Normally I don’t like mushy, gooshy, touchy-feely, reach-for-the-stars, warm and fuzzy quotes. I feel uncomfortable even reading them, most as fake and full of false promise as pair of double E implants. Yech. But I chose to post this quote because as much as other inspirational platitudes echo with saccarine insincerity, this entire speech roars with truth.
Especially in today’s world, where we are supposed to have reached unparalleled levels of freedom in personal expression and celebration of the uniqueness of the individual, a world where bullying and pressures to conform are as still bad as ever.

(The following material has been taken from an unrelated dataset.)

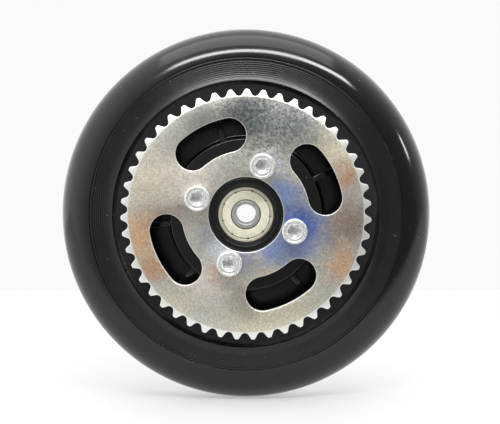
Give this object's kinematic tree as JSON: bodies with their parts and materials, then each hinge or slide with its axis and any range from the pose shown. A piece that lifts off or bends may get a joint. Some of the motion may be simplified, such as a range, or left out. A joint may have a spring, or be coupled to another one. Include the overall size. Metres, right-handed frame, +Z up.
{
  "type": "scooter drive wheel with sprocket",
  "caption": "Solid-tyre scooter wheel with a bolted chain sprocket and shielded ball bearings on a hollow axle line.",
  "frame": {"origin": "on the axle line, at the middle of the tyre's width", "axes": "+Y along the axle line away from the sprocket, +Z up, +X to the right when the sprocket is faced"},
  "size_m": [0.15, 0.051, 0.15],
  "materials": {
    "tyre": "very glossy solid black polyurethane, cast with a round section",
    "hub": "black glass-filled nylon, satin, with fine turned grooves on the ring face",
    "sprocket": "zinc-plated steel plate, satin, cloudy plating with faint warm and blue tints",
    "fastener": "bright zinc-plated steel",
    "nylon_insert": "off-white nylon",
    "bearing_steel": "ground bearing steel, fine circular grinding marks",
    "shield": "pressed sheet steel, satin, slightly yellow",
    "ball": "polished bearing steel"
  },
  "bodies": {
    "axle_core": {"front_bearing_inner_ring": "bearing_steel", "back_bearing_inner_ring": "bearing_steel", "bearing_spacer": "bearing_steel"},
    "wheel": {"tyre": "tyre", "hub": "hub", "sprocket": "sprocket", "sprocket_screw_1": "fastener", "sprocket_screw_2": "fastener", "sprocket_screw_3": "fastener", "sprocket_screw_4": "fastener", "washer_1": "fastener", "washer_2": "fastener", "washer_3": "fastener", "washer_4": "fastener", "lock_nut_1": "fastener", "lock_nut_2": "fastener", "lock_nut_3": "fastener", "lock_nut_4": "fastener", "nut_insert_1": "nylon_insert", "nut_insert_2": "nylon_insert", "nut_insert_3": "nylon_insert", "nut_insert_4": "nylon_insert", "front_bearing_outer_ring": "bearing_steel", "front_bearing_outer_shield": "shield", "front_bearing_inner_shield": "shield", "back_bearing_outer_ring": "bearing_steel", "back_bearing_outer_shield": "shield", "back_bearing_inner_shield": "shield"},
    "front_cage": {"front_bearing_cage": "bearing_steel", "front_bearing_ball_1": "ball", "front_bearing_ball_2": "ball", "front_bearing_ball_3": "ball", "front_bearing_ball_4": "ball", "front_bearing_ball_5": "ball", "front_bearing_ball_6": "ball", "front_bearing_ball_7": "ball"},
    "back_cage": {"back_bearing_cage": "bearing_steel", "back_bearing_ball_1": "ball", "back_bearing_ball_2": "ball", "back_bearing_ball_3": "ball", "back_bearing_ball_4": "ball", "back_bearing_ball_5": "ball", "back_bearing_ball_6": "ball", "back_bearing_ball_7": "ball"}
  },
  "joints": [
    {"name": "wheel_spin", "type": "hinge", "parent": "axle_core", "child": "wheel", "pos_m": [0, 0, 0], "axis": [0, 1, 0], "continuous": true},
    {"name": "front_cage_spin", "type": "hinge", "parent": "axle_core", "child": "front_cage", "pos_m": [0, 0, 0], "axis": [0, 1, 0], "continuous": true},
    {"name": "back_cage_spin", "type": "hinge", "parent": "axle_core", "child": "back_cage", "pos_m": [0, 0, 0], "axis": [0, 1, 0], "continuous": true}
  ],
  "couplings": [
    {"joint": "front_cage_spin", "follows": "wheel_spin", "ratio": 0.6323},
    {"joint": "back_cage_spin", "follows": "wheel_spin", "ratio": 0.6323}
  ]
}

Steve Jobs seems like he was, indeed, a great man. He did many amazing, innovative, changing-the-world-for-the-better things. But those things are not what made him a great man. His greatness lies in the person that he was and the way he worked and lived his life. Steve Jobs didn’t conform, he didn’t bow down to pressures to fit in and fall in line with conventions and the powers that be. He had the balls to be who he was and do what he wanted to do.
As far as today’s QOD is concerned, Steve Jobs put his money where his mouth is. I think this philosophy is his greatest legacy, and should serve as an example for all of us.
Thank you Mr. Jobs, for being you, and may you RIP.